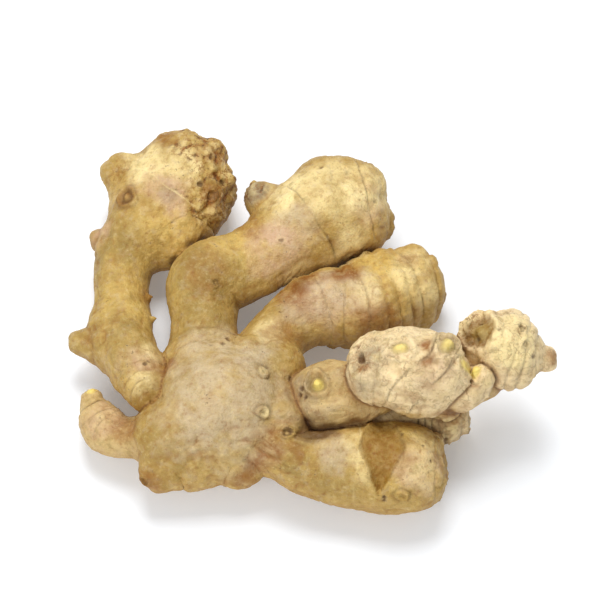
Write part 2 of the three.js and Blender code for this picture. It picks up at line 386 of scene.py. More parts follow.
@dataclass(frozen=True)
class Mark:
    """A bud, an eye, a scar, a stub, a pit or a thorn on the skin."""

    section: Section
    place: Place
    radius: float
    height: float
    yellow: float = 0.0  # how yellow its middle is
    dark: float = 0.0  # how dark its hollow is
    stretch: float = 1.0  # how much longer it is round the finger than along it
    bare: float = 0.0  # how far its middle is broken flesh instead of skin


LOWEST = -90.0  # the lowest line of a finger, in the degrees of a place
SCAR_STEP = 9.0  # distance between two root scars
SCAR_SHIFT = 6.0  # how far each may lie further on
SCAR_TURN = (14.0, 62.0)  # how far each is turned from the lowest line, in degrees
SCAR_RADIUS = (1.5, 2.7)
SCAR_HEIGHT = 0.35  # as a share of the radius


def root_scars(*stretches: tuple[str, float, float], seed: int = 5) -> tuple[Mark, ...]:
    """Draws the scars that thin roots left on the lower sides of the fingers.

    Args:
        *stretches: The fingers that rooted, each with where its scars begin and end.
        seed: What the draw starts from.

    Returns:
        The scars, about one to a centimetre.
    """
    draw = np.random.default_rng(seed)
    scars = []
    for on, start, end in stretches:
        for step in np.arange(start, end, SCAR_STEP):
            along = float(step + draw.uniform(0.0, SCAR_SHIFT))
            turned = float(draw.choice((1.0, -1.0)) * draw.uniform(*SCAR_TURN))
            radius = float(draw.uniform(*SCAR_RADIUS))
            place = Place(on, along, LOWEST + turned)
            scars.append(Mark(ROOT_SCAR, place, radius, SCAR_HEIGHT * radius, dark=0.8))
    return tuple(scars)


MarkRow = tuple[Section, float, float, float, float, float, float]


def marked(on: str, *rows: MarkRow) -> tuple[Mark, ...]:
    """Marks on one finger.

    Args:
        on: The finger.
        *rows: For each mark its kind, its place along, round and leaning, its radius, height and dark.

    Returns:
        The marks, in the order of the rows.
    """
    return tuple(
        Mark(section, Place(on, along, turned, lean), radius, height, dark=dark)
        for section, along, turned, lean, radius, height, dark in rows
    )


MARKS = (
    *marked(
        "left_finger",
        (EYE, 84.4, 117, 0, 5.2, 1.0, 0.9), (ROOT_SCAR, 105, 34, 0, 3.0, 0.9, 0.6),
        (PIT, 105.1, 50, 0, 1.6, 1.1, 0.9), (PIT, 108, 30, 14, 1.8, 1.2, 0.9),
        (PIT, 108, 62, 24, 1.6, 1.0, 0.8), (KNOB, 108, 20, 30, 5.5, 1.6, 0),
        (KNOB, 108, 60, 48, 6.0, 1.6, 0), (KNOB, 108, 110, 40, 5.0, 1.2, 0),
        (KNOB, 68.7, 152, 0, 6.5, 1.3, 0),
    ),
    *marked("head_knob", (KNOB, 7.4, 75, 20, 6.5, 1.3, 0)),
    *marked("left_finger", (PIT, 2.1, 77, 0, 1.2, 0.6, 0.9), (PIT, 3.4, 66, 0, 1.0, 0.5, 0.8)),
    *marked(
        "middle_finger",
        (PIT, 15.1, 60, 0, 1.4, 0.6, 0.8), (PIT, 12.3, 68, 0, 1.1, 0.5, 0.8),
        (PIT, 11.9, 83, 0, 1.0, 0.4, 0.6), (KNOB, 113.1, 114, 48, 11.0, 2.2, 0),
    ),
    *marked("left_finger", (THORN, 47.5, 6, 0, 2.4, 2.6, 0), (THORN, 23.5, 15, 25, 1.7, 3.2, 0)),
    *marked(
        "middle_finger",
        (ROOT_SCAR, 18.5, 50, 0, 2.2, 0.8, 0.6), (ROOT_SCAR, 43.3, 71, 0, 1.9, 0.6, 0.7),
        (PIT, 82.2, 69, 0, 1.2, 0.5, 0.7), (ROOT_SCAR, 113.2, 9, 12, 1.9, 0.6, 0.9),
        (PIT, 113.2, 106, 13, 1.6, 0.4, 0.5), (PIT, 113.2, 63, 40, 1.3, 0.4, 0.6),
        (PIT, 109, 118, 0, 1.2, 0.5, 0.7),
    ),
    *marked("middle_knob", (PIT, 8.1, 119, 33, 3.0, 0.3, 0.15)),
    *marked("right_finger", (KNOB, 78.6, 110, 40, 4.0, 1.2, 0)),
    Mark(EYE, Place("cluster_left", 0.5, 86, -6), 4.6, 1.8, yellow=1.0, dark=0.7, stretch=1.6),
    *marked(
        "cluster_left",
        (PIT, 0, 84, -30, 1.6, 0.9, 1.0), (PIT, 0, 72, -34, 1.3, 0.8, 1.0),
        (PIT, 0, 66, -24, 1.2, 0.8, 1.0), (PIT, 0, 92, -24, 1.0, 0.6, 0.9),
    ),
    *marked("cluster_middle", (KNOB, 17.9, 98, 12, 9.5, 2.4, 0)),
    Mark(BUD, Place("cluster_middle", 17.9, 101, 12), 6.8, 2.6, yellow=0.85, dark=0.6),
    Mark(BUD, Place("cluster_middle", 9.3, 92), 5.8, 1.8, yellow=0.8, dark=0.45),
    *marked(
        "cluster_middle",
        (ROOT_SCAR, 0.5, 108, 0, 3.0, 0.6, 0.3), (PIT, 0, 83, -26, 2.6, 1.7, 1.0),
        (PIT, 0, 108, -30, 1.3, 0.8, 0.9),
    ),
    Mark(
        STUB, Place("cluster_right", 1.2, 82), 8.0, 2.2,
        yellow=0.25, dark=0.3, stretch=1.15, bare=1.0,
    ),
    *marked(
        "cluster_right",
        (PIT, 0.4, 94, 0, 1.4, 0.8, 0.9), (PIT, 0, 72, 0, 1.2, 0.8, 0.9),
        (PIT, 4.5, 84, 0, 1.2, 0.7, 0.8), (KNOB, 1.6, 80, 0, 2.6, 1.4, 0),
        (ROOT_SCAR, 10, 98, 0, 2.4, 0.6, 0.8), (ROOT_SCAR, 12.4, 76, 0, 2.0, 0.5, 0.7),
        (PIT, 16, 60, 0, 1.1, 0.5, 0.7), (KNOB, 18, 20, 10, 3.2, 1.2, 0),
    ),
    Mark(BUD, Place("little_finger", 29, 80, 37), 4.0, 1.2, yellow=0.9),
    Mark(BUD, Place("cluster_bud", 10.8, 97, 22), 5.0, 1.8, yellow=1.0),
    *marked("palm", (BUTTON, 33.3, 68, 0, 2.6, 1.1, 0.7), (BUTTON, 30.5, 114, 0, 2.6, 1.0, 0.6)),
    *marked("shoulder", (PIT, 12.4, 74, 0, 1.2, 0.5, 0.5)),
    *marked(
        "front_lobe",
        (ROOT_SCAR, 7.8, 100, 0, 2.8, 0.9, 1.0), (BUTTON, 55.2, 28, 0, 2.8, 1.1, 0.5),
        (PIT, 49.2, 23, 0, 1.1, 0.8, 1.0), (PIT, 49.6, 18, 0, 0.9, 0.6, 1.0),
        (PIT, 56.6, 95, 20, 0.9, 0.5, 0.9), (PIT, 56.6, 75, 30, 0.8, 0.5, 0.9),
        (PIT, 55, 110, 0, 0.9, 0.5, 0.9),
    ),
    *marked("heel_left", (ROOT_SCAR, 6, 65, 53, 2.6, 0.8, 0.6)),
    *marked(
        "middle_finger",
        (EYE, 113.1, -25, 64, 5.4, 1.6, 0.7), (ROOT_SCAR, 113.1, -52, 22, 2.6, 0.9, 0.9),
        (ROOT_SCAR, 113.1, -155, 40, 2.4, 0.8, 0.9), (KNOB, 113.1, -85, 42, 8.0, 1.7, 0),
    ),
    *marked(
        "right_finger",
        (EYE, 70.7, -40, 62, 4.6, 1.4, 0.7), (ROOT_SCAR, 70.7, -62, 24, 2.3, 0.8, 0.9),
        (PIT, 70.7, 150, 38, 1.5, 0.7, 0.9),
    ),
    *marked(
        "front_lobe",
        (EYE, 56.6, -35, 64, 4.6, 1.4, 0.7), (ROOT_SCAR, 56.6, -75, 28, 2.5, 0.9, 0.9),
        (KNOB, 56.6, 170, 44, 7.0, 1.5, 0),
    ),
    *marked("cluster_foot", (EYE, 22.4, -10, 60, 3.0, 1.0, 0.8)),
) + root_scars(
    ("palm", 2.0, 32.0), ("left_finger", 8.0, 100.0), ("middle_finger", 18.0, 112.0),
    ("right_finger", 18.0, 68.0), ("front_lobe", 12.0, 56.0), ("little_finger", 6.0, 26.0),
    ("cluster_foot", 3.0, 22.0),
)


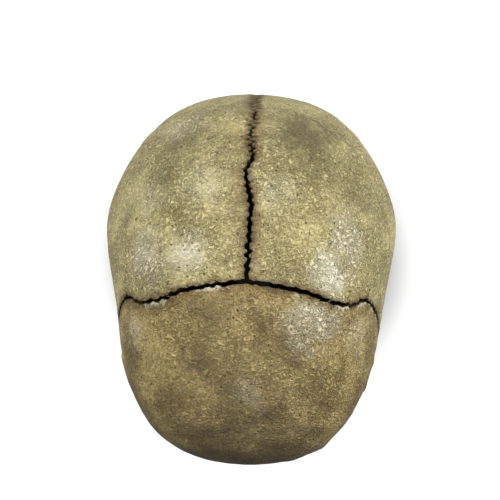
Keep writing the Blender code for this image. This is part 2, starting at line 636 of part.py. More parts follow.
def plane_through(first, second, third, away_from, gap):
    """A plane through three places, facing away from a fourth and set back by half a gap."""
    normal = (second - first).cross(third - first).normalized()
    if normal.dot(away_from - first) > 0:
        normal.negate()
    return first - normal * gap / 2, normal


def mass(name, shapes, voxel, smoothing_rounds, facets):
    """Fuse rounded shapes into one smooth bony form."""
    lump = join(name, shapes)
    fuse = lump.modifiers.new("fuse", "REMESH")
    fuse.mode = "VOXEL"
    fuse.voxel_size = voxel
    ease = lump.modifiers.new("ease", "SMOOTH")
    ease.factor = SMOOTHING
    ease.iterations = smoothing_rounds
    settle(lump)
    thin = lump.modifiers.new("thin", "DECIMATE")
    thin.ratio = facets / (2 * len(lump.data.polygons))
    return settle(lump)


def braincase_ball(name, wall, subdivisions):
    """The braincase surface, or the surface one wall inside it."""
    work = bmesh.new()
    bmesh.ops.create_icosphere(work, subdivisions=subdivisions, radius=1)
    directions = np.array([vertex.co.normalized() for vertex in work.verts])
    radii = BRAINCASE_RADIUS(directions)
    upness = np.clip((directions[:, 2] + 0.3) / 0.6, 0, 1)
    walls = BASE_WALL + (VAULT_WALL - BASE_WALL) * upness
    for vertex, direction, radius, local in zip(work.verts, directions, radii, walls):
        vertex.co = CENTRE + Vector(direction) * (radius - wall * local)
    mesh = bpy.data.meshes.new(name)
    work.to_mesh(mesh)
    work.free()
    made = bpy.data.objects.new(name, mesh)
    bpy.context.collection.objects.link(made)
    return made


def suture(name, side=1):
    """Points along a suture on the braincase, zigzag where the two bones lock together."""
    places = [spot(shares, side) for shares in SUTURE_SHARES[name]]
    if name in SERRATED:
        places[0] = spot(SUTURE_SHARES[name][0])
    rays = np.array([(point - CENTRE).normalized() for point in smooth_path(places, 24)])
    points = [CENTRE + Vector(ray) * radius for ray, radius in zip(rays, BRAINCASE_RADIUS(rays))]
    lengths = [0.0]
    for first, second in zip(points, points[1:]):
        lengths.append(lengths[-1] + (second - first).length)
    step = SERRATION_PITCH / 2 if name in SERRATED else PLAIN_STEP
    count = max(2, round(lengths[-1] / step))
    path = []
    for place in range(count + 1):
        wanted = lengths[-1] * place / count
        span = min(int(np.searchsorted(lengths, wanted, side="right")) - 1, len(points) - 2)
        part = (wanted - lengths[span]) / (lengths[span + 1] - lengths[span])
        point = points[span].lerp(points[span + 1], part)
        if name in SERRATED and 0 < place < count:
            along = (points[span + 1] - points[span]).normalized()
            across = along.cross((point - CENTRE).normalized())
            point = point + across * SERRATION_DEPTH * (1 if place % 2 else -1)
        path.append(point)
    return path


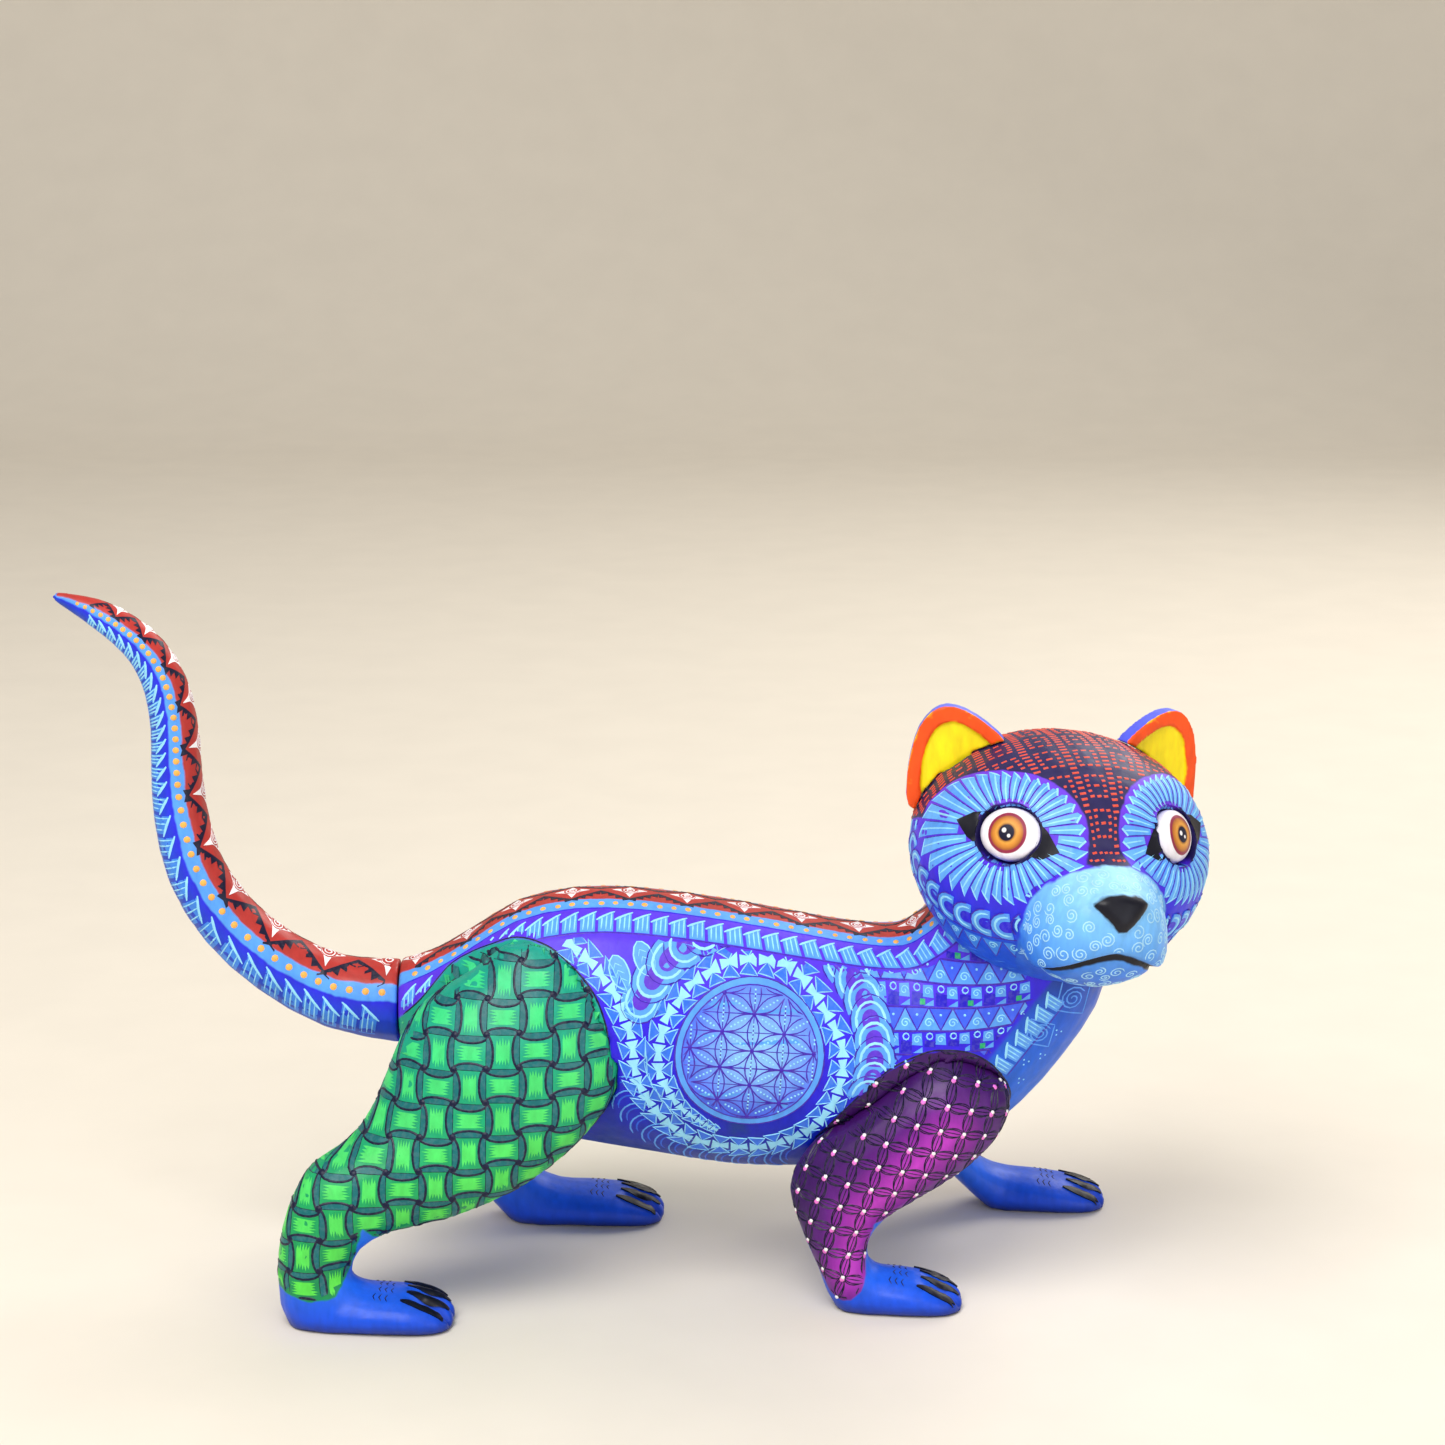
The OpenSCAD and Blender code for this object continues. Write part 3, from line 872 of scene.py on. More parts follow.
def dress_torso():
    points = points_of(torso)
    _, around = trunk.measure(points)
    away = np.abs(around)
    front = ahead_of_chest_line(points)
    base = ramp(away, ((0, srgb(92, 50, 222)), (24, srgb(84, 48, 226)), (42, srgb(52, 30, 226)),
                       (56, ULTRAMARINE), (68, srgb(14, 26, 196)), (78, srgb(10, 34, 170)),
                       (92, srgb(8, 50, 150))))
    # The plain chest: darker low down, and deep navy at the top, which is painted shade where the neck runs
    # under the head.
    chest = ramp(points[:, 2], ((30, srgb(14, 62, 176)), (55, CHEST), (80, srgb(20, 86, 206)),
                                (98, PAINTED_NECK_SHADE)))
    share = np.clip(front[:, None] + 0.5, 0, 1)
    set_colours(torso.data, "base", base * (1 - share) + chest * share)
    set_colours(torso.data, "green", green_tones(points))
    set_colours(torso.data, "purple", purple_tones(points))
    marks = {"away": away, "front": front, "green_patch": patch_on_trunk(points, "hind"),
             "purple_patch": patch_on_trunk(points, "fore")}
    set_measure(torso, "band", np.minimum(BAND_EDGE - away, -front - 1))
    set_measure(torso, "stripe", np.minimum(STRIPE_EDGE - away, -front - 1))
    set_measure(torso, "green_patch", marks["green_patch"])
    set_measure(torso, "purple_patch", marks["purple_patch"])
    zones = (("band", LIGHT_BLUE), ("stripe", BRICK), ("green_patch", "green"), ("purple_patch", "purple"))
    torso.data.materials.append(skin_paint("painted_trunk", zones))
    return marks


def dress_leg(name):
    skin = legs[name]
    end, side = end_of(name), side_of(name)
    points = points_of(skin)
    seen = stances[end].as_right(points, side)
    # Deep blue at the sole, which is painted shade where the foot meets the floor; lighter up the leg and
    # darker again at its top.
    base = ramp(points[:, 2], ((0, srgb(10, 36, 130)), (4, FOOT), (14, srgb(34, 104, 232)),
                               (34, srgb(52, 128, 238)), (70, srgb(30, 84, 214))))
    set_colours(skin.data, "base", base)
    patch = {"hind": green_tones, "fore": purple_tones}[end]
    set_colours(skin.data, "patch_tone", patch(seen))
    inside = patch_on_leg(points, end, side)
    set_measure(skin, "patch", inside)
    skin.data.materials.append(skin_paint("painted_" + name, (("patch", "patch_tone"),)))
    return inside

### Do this
Write out exactly the lines from the one with "Keep writing the" through the one with "return settle(lump)", including both, and no others.

### Answer to the exercise
Keep writing the Blender code for this image. This is part 2, starting at line 636 of part.py. More parts follow.
def plane_through(first, second, third, away_from, gap):
    """A plane through three places, facing away from a fourth and set back by half a gap."""
    normal = (second - first).cross(third - first).normalized()
    if normal.dot(away_from - first) > 0:
        normal.negate()
    return first - normal * gap / 2, normal


def mass(name, shapes, voxel, smoothing_rounds, facets):
    """Fuse rounded shapes into one smooth bony form."""
    lump = join(name, shapes)
    fuse = lump.modifiers.new("fuse", "REMESH")
    fuse.mode = "VOXEL"
    fuse.voxel_size = voxel
    ease = lump.modifiers.new("ease", "SMOOTH")
    ease.factor = SMOOTHING
    ease.iterations = smoothing_rounds
    settle(lump)
    thin = lump.modifiers.new("thin", "DECIMATE")
    thin.ratio = facets / (2 * len(lump.data.polygons))
    return settle(lump)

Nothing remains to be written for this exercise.